Peter Duchin, the pianist and society bandleader, was headed home from a post-theater dinner in the fall of 2013 when the chest pains began. The diagnosis was a clogged lung, likely caused by a recent bout of pneumonia, and, in that laughable phrase, “routine surgery” was scheduled to clear the blockage.
But when Duchin awoke after the procedure, “I was caught in a nest of tubes and plastic bags, with wires attached to my fingers, my arms, my legs and my chest,” he writes in his new book, Face the Music (co-authored by Patricia Beard), a follow-up of sorts to his 1996 memoir, Ghost of a Chance. “That should have made it clear that something very bad was going on.” But “I wasn’t tracking much, except for the sound of a machine that constantly emitted an extremely irritating beep-beep just off A-flat.”
The very bad something turned out to have been a stroke. Thanks to rehab, Duchin, now 84, learned to talk again and to walk again (albeit with a cane). But despite intense physical therapy and force of will, he has regained only partial use of his left hand, a liability for someone in his particular line of work. For the previous 50 years, Duchin’s middle-of-the-road song stylings had pulled the highborn and those of high net worth onto dance floors at celebrations around the world.
Long and Winding Road
The stylish, valiant Ghost of a Chance chronicled Duchin’s efforts to make sense of himself and his singular life, equal parts privilege and pain. (More about this in a minute.) The bleaker Face the Music, which might just as well be called “Face My Mortality,” is, in part, an un-self-pitying account of Duchin’s health crises: a year after the stroke, he had a seizure, went into convulsions, and was put in a medically induced coma to prevent brain damage. Last year, he contracted the coronavirus and spent four months in the hospital, on a ventilator for 47 days.

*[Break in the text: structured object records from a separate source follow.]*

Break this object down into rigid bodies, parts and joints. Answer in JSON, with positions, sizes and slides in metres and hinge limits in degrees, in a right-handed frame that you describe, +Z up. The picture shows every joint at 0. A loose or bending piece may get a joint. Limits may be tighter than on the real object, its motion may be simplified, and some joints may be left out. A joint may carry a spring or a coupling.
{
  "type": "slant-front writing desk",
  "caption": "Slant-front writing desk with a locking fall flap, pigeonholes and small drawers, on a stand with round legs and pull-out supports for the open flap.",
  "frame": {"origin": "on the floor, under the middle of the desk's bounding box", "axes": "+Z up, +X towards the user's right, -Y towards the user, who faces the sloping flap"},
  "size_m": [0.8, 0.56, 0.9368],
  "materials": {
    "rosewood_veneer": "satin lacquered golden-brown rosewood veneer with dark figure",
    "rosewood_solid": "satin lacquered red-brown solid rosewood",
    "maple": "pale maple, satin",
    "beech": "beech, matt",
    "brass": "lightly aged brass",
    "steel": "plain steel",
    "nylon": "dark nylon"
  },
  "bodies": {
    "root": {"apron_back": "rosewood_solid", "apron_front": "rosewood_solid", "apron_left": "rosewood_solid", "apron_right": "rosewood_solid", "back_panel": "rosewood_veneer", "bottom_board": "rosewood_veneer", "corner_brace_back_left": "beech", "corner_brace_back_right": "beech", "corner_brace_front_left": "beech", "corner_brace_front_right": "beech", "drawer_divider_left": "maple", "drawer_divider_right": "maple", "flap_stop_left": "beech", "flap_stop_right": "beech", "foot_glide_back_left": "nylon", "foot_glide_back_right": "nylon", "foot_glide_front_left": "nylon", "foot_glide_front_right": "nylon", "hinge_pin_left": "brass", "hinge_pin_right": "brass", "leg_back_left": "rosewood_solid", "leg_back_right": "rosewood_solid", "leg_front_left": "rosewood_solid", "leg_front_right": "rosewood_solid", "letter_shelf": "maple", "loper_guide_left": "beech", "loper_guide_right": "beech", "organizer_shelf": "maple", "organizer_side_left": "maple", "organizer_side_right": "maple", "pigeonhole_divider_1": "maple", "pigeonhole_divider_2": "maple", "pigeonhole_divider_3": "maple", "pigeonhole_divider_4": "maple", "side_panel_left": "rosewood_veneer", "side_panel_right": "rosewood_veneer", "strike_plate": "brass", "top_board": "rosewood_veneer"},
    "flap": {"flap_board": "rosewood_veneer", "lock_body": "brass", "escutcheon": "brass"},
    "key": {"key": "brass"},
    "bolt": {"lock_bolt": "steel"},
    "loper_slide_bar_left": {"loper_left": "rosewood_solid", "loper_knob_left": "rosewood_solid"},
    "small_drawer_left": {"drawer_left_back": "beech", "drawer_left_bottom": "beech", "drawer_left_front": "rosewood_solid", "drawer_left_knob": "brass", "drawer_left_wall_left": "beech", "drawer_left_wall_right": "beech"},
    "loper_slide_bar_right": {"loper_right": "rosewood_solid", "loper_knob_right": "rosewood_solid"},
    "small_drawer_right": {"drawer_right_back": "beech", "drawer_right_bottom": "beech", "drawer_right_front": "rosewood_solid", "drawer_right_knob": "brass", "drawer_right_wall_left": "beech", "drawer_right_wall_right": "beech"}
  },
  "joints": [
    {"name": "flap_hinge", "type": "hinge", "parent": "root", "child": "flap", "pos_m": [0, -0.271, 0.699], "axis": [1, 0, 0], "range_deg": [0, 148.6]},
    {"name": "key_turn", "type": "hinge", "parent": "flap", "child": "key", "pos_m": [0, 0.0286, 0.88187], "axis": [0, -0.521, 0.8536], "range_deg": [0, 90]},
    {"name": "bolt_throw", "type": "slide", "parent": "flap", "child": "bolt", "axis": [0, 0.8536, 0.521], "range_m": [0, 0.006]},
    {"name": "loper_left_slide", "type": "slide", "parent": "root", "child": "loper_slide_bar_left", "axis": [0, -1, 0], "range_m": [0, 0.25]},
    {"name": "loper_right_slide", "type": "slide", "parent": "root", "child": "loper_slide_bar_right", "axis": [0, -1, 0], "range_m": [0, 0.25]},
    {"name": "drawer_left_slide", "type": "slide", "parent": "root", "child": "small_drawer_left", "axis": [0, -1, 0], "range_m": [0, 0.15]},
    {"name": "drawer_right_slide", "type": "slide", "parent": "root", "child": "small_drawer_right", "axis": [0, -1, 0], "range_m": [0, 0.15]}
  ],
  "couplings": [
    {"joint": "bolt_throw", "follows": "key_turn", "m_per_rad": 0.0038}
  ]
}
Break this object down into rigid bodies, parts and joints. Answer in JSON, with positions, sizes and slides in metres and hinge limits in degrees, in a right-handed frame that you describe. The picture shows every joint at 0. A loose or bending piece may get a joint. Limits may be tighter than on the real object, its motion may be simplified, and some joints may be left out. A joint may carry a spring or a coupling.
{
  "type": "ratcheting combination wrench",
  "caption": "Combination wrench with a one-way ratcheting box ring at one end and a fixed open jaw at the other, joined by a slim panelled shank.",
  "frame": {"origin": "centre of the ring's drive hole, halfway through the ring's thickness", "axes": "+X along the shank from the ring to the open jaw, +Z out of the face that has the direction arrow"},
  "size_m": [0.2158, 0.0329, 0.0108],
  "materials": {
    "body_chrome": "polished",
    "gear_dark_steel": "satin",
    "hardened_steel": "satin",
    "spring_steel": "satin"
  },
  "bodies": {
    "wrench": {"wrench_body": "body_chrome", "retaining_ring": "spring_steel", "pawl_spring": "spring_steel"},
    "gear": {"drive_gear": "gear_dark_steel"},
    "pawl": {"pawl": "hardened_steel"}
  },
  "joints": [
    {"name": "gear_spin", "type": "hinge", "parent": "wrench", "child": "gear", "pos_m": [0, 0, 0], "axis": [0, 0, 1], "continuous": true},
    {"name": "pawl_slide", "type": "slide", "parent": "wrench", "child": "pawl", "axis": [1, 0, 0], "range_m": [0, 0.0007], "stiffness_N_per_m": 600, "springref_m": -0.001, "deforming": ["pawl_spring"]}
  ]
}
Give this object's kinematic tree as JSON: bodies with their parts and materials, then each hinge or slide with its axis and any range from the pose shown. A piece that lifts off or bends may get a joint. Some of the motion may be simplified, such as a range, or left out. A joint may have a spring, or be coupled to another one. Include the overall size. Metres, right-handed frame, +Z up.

But move through the procession of medical horrors, push past the dopey subheads and the filler—potted commentary about the meaning of glamour, speculation about the precise definition of society, and remembrances of swell parties and deb balls past—and a more compelling story emerges: Duchin’s efforts—the clock is ticking down; if not now, when?—to solve the puzzle that was his parents.
There was the mother he never knew, Marjorie Oelrichs, a New York socialite with Newport roots who died six days after giving birth to him in a shambolic but very fashionable private hospital above the soignée Colony Restaurant. (It was touch and go for Duchin himself; one of his lungs collapsed right after he was born, and he spent his first year of life in an oxygen tent.)
And there was the father he barely knew, cocktail Casanova Eddy Duchin, the dashing pianist and bandleader, son of Jewish immigrants, who went on tour promptly after turning over the care of his sickly newborn to family friends W. Averell Harriman, the chairman of the Union Pacific Railroad and future governor of New York, and Ave’s wife, Marie. Thereafter, until his death from leukemia in 1951 at the age of 41, Eddy made only cameo appearances in his son’s life.
Aside from panegyrics about Oelrichs from Cecil Beaton’s diary (“For all her integrity, loyalty, courage and sensibility, she was the best American girl I have known”), a few newspaper clippings, some photos, and scattered reminiscences from family members, Duchin did not have much to go on. When he happened on a rare-documents Web site selling a postcard from Oelrichs to her close friend the writer Anita Loos, he bought it for $240 and took it to a graphologist for a handwriting analysis. The verdict: Marjorie “projects a strong seductive vitality, exuberance and love of life.”
Eddy doesn’t come off nearly as well. He was “very self-absorbed, unpredictable, quick-tempered, inappreciative, always concerned about expenses,” recalled Duchin’s childhood nursemaid. But, she added, “he could be thoughtful and charming when he wanted to be.” (A good bit of this biographical detail appeared in Ghost of a Chance. Perhaps we should think of this as an encore.)
Would his parents have stayed together if they had lived, Duchin wonders. And what of his own bifurcated life as both hired hand and friend to the great and near great? (Jack and Jackie Kennedy, Ari Onassis, Walter Cronkite, Audrey Hepburn, Mary Martin, Truman Capote, and Bobby Short all come in for mention.) How would that have changed?
This much is certain: Duchin is a survivor. “I’m a firm believer,” he writes, “that, except in extreme situations, the job is to move on, take responsibility for oneself and get over it.”
In other words, don’t just face the music, people. Dance.